Judge Bryant, 93, is a longtime D.C. resident and graduate of the D.C. public schools whose legal career was established in a segregated District in the 1940s and 1950s before he was named a federal judge.

Mrs. Norton got the annex-naming bill through her committee with passage by the House last year, but it was held in the Senate.

• Running in Virginia

Virginia state Sen. Phillip P. Puckett of Russell County last week announced his Democratic candidacy for lieutenant governor.

Mr. Puckett, from Southwest Virginia, said one of the major themes of his campaign will be home health care and the high cost of prescription drugs.

On his Web site, Mr. Puckett said that from where he lives in Virginia, he often has to drive seven hours to get to meetings, so roads will be another important issue in the campaign.

Mr. Puckett is one of at least four Democrats and four Republicans running for lieutenant governor.

• Who’s on the ballot?

One of the names appearing on tomorrow’s primary election ballot for Hagerstown, Md., is Charlie Baker.

But the Republican mayoral candidate’s given name is Roger Dean Weber.

Mr. Weber said he began using the name Charlie Baker when he began using the Internet in the early 1980s.

Local election officials said Mr. Weber/Baker has met requirements both as a voter and as a candidate.

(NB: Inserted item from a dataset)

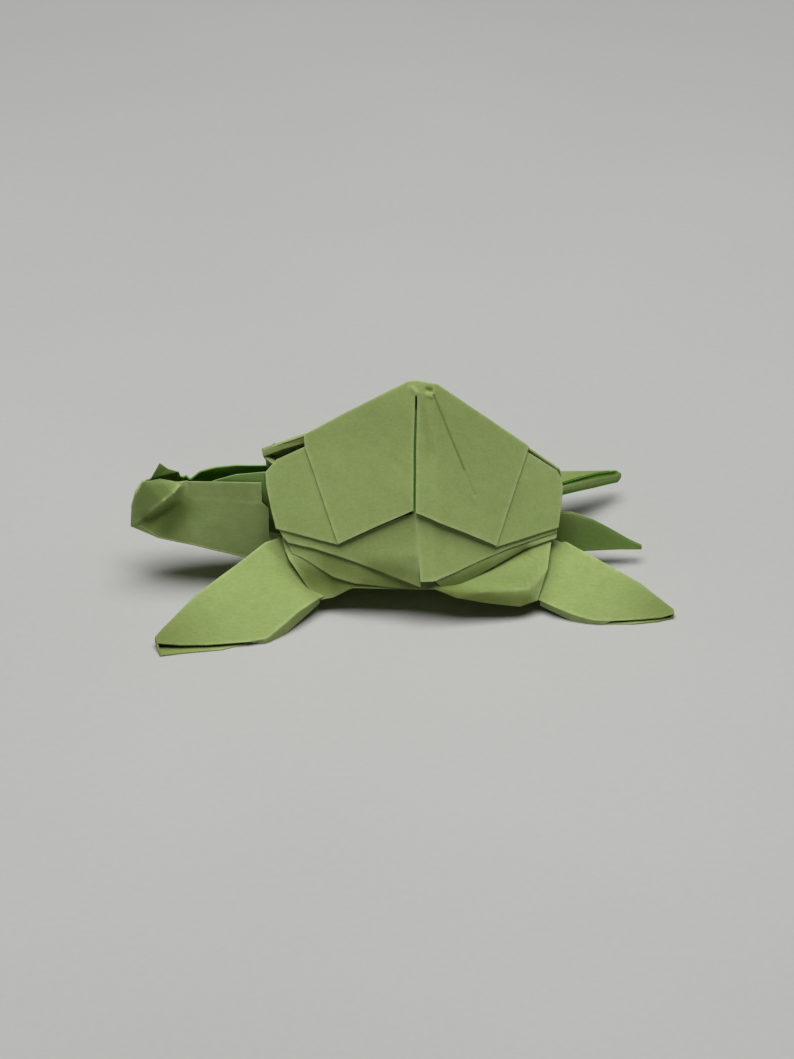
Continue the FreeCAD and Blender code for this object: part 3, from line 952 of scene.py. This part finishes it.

Mr. Weber/Baker said he was arrested in the late 1960s and served time in a federal prison after being caught carrying marijuana into the country.

According to Michigan prison records, a Roger Dean Weber with the same date of birth as Charlie Baker was convicted in 1978 of assault with a deadly weapon.

Mr. Weber/Baker said he doesn’t recall having been in prison in Michigan.

• This column is based in part on wire service reports.